Geometry of the Radon Transform
You can compute the Radon transform of an image I
for
the angles specified in the vector theta
using
the radon
function with this syntax.
[R,xp] = radon(I,theta);
The columns of R
contain the Radon transform
for each angle in theta
. The vector xp
contains
the corresponding coordinates along the x′-axis.
The center pixel of I
is defined to be floor((size(I)+1)/2)
;
this is the pixel on the x′-axis
corresponding
to $$x\prime =0$$.
The commands below compute and plot the Radon transform at 0°
and 45° of an image containing a single square object. xp
is
the same for all projection angles.
I = zeros(100,100);
I(25:75, 25:75) = 1;
imshow(I)
[R,xp] = radon(I,[0 45]);
figure; plot(xp,R(:,1)); title('R_{0^o} (x\prime)')
Radon Transform of a Square Function at 0 Degrees
figure; plot(xp,R(:,2)); title('R_{45^o} (x\prime)')
Radon Transform of a Square Function at 45 Degrees
The Radon transform for a large number of angles is often displayed as an image. In this example, the Radon transform for the square image is computed at angles from 0° to 180°, in 1° increments.

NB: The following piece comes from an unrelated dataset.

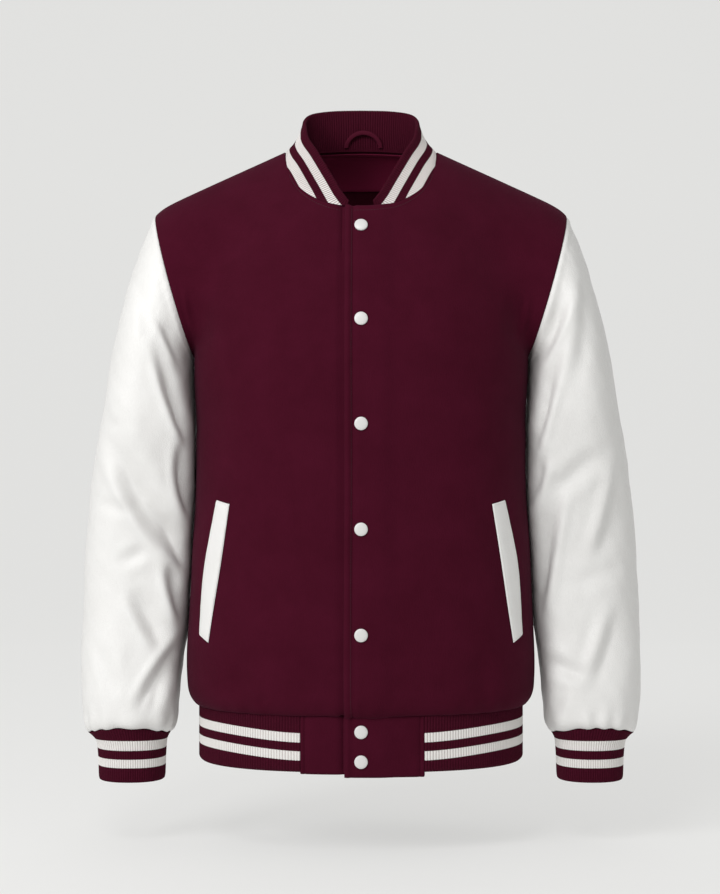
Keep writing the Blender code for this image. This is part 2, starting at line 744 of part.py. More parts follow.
def body_at(turn, z):
    """Point and outward normal of the front at a turn and a height below the chest."""
    level = level_at(z)
    return body_ring(turn, level), panel_normal(True, turn / 90, level)


def front_at(z):
    """Outer point and normal of the upper front on the centre line."""
    level = last_before(0.0, CHEST + 1.0, lambda place: panel(True, 0.0, place).z < z)
    along = panel(True, 0.0, level + NORMAL_STEP) - panel(True, 0.0, level - NORMAL_STEP)
    return panel(True, 0.0, level), Vector((0, -along.z, along.y)).normalized()


def make_snaps(enamel):
    for number, z in enumerate(SNAP_HEIGHTS, start=1):
        if z > HEM_TOP:
            centre, axis = front_at(z)
        else:
            centre, axis = hem_point(0.0, z, TAB_END["left"])
        centre = centre + axis * (LAP_LIFT + SEAM_GAP)
        upright = axis.cross(Vector((1, 0, 0))).normalized()
        mesh = bmesh.new()
        rings = []
        for radius, height in SNAP_PROFILE:
            row = []
            for index in range(SNAP_SIDES):
                angle = 2 * math.pi * index / SNAP_SIDES
                spoke = Vector((1, 0, 0)) * math.cos(angle) + upright * math.sin(angle)
                point = centre + spoke * radius * SNAP_RADIUS + axis * height * SNAP_HEIGHT
                row.append(mesh.verts.new(point))
            rings.append(row)
        for low, high in zip(rings, rings[1:]):
            for index in range(SNAP_SIDES):
                after = (index + 1) % SNAP_SIDES
                mesh.faces.new((low[index], low[after], high[after], high[index]))
        mesh.faces.new(rings[0])
        tip = mesh.verts.new(centre + axis * SNAP_HEIGHT)
        for index in range(SNAP_SIDES):
            mesh.faces.new((rings[-1][index], rings[-1][(index + 1) % SNAP_SIDES], tip))
        finish(f"snap_{number}", mesh, enamel)


def make_neck_inside(back_inside, tape, lining):
    """Tape along the back neck seam and the facing below it, both from the back's points."""
    top_row, below_row = back_inside[-1], back_inside[-2]

    def between(from_top=None, from_below=None):
        line = []
        for (top, top_way), (below, below_way) in zip(top_row, below_row):
            run = (below - top).length
            share = from_top / run if from_top else 1 - from_below / run
            line.append((top.lerp(below, share), top_way.lerp(below_way, share).normalized()))
        return line

    bands = (
        ("neck_tape", [between(from_below=INSIDE_GAP), between(from_top=TAPE_TOP)], tape),
        ("back_neck_facing", back_inside[-FACING_ROWS:-1], lining),
    )
    for name, lines, material in bands:
        outer = [[point + way * INSIDE_GAP for point, way in line] for line in lines]
        inner = [[point + way * (INSIDE_GAP + TAPE_WALL) for point, way in line] for line in lines]
        solid(name, outer, inner, False, material)


def make_hanger_loop(tape):
    """Flat strap bent to an arch, its feet at the neck seam against the collar's inside."""
    outer, inner = [], []
    for index in range(LOOP_STEPS + 1):
        angle = math.pi * index / LOOP_STEPS
        out_row, in_row = [], []
        for band in (LOOP_BAND / 2, -LOOP_BAND / 2):
            x = LOOP_MIDDLE_X - (LOOP_HALF_WIDTH + band) * math.cos(angle)
            height = LOOP_FOOT + (LOOP_RISE + band) * math.sin(angle)
            point, normal = collar_inside(x, height)
            lift = INSIDE_GAP + LOOP_STANDOFF * math.sin(angle)
            out_row.append(point - normal * lift)
            in_row.append(point - normal * (lift + LOOP_WALL))
        outer.append(out_row)
        inner.append(in_row)
    solid("hanger_loop", outer, inner, False, tape)


def collar_inside(x, height):
    """Collar's inner face at x near the centre back, a height above the neck seam."""
    down = 1 - height / COLLAR_BACK_HEIGHT
    place = last_before(0.5, 1.5, lambda along: collar_side(along, down)[0].x < x)
    point, normal = collar_side(place, down)
    return point - normal * COLLAR_WALL, normal


for old in list(bpy.data.objects):
    bpy.data.objects.remove(old, do_unlink=True)

wool = surface_material("wool")
leather = surface_material("leather")
knit = surface_material("rib_knit")
enamel = surface_material("snap_enamel")
tape = surface_material("tape")
lining = surface_material("lining")

make_fronts(wool)
back_inside = make_back(wool)
make_sleeves(leather)
make_cuffs(knit)
make_hem(knit, wool)
make_collar(knit)
make_welts(leather)
make_snaps(enamel)
make_neck_inside(back_inside, tape, lining)
make_hanger_loop(tape)
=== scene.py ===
import math

import bmesh
import bpy
import numpy as np
from mathutils import Matrix, Vector


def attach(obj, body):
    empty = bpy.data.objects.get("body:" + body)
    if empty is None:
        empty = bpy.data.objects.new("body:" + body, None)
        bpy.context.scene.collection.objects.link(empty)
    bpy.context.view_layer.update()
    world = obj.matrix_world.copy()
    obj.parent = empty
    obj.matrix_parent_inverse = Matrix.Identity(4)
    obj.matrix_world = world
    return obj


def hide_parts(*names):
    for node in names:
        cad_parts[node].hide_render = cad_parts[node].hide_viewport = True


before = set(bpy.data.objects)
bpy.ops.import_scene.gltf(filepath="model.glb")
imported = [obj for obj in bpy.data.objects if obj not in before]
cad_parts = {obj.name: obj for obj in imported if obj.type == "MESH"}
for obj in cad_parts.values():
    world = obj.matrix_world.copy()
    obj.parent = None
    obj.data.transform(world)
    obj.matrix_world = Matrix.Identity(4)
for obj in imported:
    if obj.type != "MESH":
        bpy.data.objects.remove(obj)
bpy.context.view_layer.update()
bpy.ops.object.select_all(action="DESELECT")
print("frame loaded")


def mixed(a, b, share):
    return a + (b - a) * share


def smoothStep(low, high, value):
    t = np.clip((value - low) / (high - low), 0.0, 1.0)
    return t * t * (3 - 2 * t)


def hermite(start, end, pullIn, pullOut, t):
    return (
        start * (2 * t ** 3 - 3 * t ** 2 + 1)
        + end * (3 * t ** 2 - 2 * t ** 3)
        + pullIn * (t ** 3 - 2 * t ** 2 + t)
        + pullOut * (t ** 3 - t ** 2)
    )


def spline(rows, place):
    rows, place = np.asarray(rows, float), np.asarray(place, float)
    last = len(rows) - 1
    start = np.clip(np.floor(place).astype(int), 0, last - 1)
    t = (place - start)[..., None]
    b, c = rows[start], rows[start + 1]
    a, d = rows[np.maximum(start - 1, 0)], rows[np.minimum(start + 2, last)]
    return hermite(b, c, (c - a) / 2, (d - b) / 2, t)


def unit(vectors):
    return vectors / np.maximum(np.linalg.norm(vectors, axis=-1, keepdims=True), 1e-12)


def point3(x, y, z):
    return np.stack(np.broadcast_arrays(x, y, z), axis=-1)


def ring(turn, halfWidth, front, back, power):
    # level section of a rounded box, turn 0 at centre front
    side, ahead = np.sin(np.radians(turn)), np.cos(np.radians(turn))
    reach = (np.abs(side) ** power + np.abs(ahead) ** power) ** (-1 / power)
    return halfWidth * reach * side, -np.where(ahead > 0, front, back) * reach * ahead


def edgeSteps(length, spacing, fineStart=True):
    # distances along a seam to seam run, closer together beside the seams
    fine = [0.0, 0.0006, 0.0013, 0.0022, 0.0034, 0.0050]
    start = fine if fineStart else [0.0]
    end = [length - step for step in reversed(fine)]
    count = max(2, round((end[0] - start[-1]) / spacing))
    middle = np.linspace(start[-1], end[0], count + 1)[1:-1]
    return np.array([*start, *middle, *end])


def runLength(points, axis):
    # distance from the first row or column of a grid, along that axis
    step = np.linalg.norm(np.diff(points, axis=axis), axis=-1)
    shape = list(step.shape)
    shape[axis] = 1
    return np.concatenate([np.zeros(shape), np.cumsum(step, axis=axis)], axis=axis)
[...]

theta = 0:180; [R,xp] = radon(I,theta); imagesc(theta,xp,R); title('R_{\theta} (X\prime)'); xlabel('\theta (degrees)'); ylabel('X\prime'); set(gca,'XTick',0:20:180); colormap(hot); colorbar
Radon Transform Using 180 Projections
The Radon transform is closely related to a common computer
vision operation known as the Hough transform. You can use the radon
function
to implement a form of the Hough transform used to detect straight
lines. The steps are
Compute a binary edge image using the edge
function.
I = fitsread('solarspectra.fts'); I = mat2gray(I); BW = edge(I); imshow(I), figure, imshow(BW)
Compute the Radon transform of the edge image.
theta = 0:179; [R,xp] = radon(BW,theta); figure, imagesc(theta, xp, R); colormap(hot); xlabel('\theta (degrees)'); ylabel('x\prime'); title('R_{\theta} (x\prime)'); colorbar
Radon Transform of an Edge Image
Find the locations of strong peaks in the Radon transform matrix. The locations of these peaks correspond to the locations of straight lines in the original image.
In the following figure, the strongest peaks in R
correspond
to $$\theta ={1}^{\circ}$$ and $$x\prime =-80$$. The line perpendicular to that
angle and located at $$x\prime =-80$$ is shown below,
superimposed in red on the original image. The Radon transform geometry
is shown in black. Notice that the other strong lines parallel to
the red line also appear as peaks at $$\theta ={1}^{\circ}$$ in
the transform. Also, the lines perpendicular to this line appear as
peaks at $$\theta ={91}^{\circ}$$.
Radon Transform Geometry and the Strongest Peak (Red)